Reef Encounter feels like a
throwback to the great tactical/resource management games of the mid-to-late
90s, a genre that seems to have faded a bit - stuff like Tigris & Euphrates,
Union Pacific, Ursuppe, El Grande, or Lord of the Rings. You're managing
colonies of coral, protecting them with your shrimp, and trying to grow them in
size so that they can feed your parrot fish. You can strengthen your species of
coral so that they can encroach on your opponents ... but the situation is quite
fluid, so quickly your coral will be gone to feed your parrot fish, but the
coral species you strengthened is now being used by your opponents to beat you.
It is certainly most similar to Tigris & Euphrates from the 10,000 foot
view, in that you are using different color tiles from behind your screen to
grow colonies of coral (kingdoms), then claim them with your shrimp (leaders).
Here, though, the conflict is much simpler and rarer (it's more border
skirmishes than conflicts, and shrimps once placed can't be evicted), but the
resource management is more interesting - you draft tiles instead of picking
randomly, and need to manage "energy cubes", acquired through drafting or
successful conflicts, that you need in the right colors to perform almost every
game actions in addition to just
tiles.
I really liked Reef Encounter.
Obviously, this is a fairly involved game so one play is not enough to judge,
and can even be deceptive - but it sucked me in in a way that the other big box
games of the year, with the exception of Goa, haven't quite managed to do yet.
It's not overly complicated once learned - significantly simpler than Tigris
& Euphrates I think, although the rulebook doesn't make it easy to learn.
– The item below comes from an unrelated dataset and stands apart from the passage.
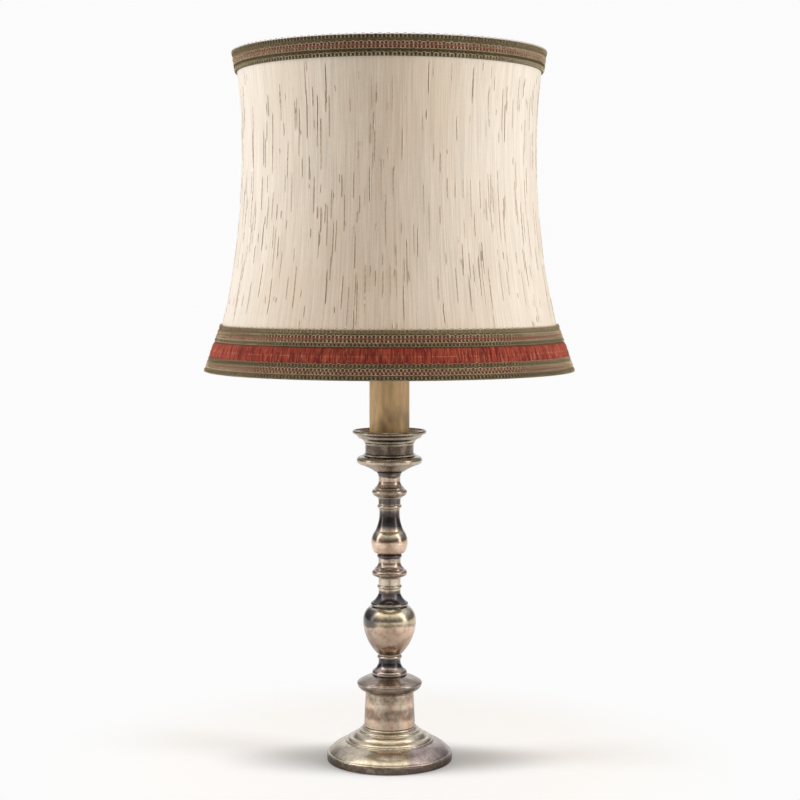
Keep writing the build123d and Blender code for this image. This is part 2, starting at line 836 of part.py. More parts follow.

Also like Tigris & Euphrates the board state changes a lot, so I'm not sure
there is a huge amount of long-term strategy on offer, although there clearly is
some, but that just seems the nature of the genre and there are a lot of choices
and tough management decisions throughout. And the theme and variability that is
so lacking in Ys is solidly delivered here. R&D games have always had
basically solid themes, but usually with some weird stuff thrown in (like the
bizarre resource allocation procedures in Keydom), but here it's without
glitches and is consistently well done I think. And the game is quite pleasingly
colorful - not to be sniffed
at.
Anyway. More play will be required
to see if this is just solid, good, or if it's even great. But I'm glad I bought
it after all, and am fairly optimistic.